Your comment is very good.

Suppose I have a brass statue S. Think of it as a hylomorphic compound of substantial form + proximate matter (materia signata). I melt it down. The statue ceases to exist as we would normally say in tensed English. S has become wholly past. As an upholder of the reality of the past -- that's the going phrase, by the way, used by Anscombe, Dummett, et al. -- I want to deny that S has become nothing. So it is tenselessly something. (I appreciate that 'tenselessly' is none too clear.

On the other hand, we must all agree that S does not still exist as a hylomorphic compound after it has been destroyed by being melted down. Here the spatial analogy fails. I can remove S from our spatial presence without destroying it. But S cannot undergo existential (as opposed to alterational) change without being destroyed.

I want to reconcile these two:

1. Wholly past S is not nothing.

2. Wholly past S is not a full-fledged hylomorphic compound.

I want to say that S retains some sort of "shadowy existence" to borrow a phrase from Michael Dummett. But what the hell does that mean?

So, David, can you feel my pain? Do you accept both (1) and (2)? Or do you reject (1). I would guess that you reject (1).

I can't exactly feel your pain, Bill, but I'll admit to a certain 'falling through the floor' sensation when the implications of my train of thought dawned on me more fully.
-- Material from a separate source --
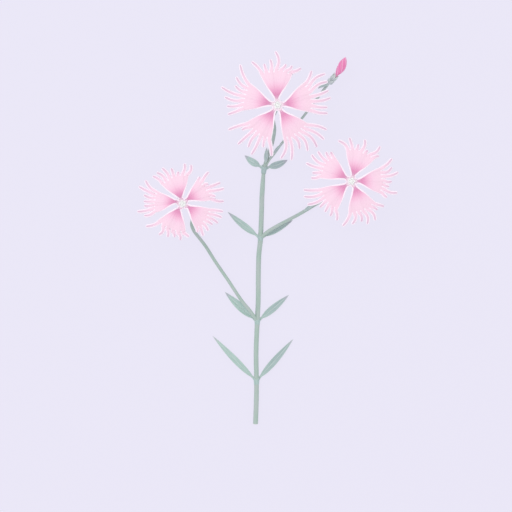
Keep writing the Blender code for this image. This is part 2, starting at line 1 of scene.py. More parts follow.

Yes, I would have to give up your (1). I take it that 'is' here is present-tensed? Then perhaps you could say that S is a formless lump of brass and as such is not a fully-fledged hylomorphic compound. But then S has lost its S-ness.

I think I too want to uphold the reality of the past. But does this require that it exist tenselessly---surely that would put it outside time altogether---or that it survive into the present in some attenuated form? If today's 'today' and tomorrow's 'yesterday' are co-referential, and the things of today are real, then the things of tomorrow's yesterday will have been real too, even if some of them will have ceased to exist by tomorrow.

I have been reading Dummett's 'The Reality of the Past'. Hard pounding.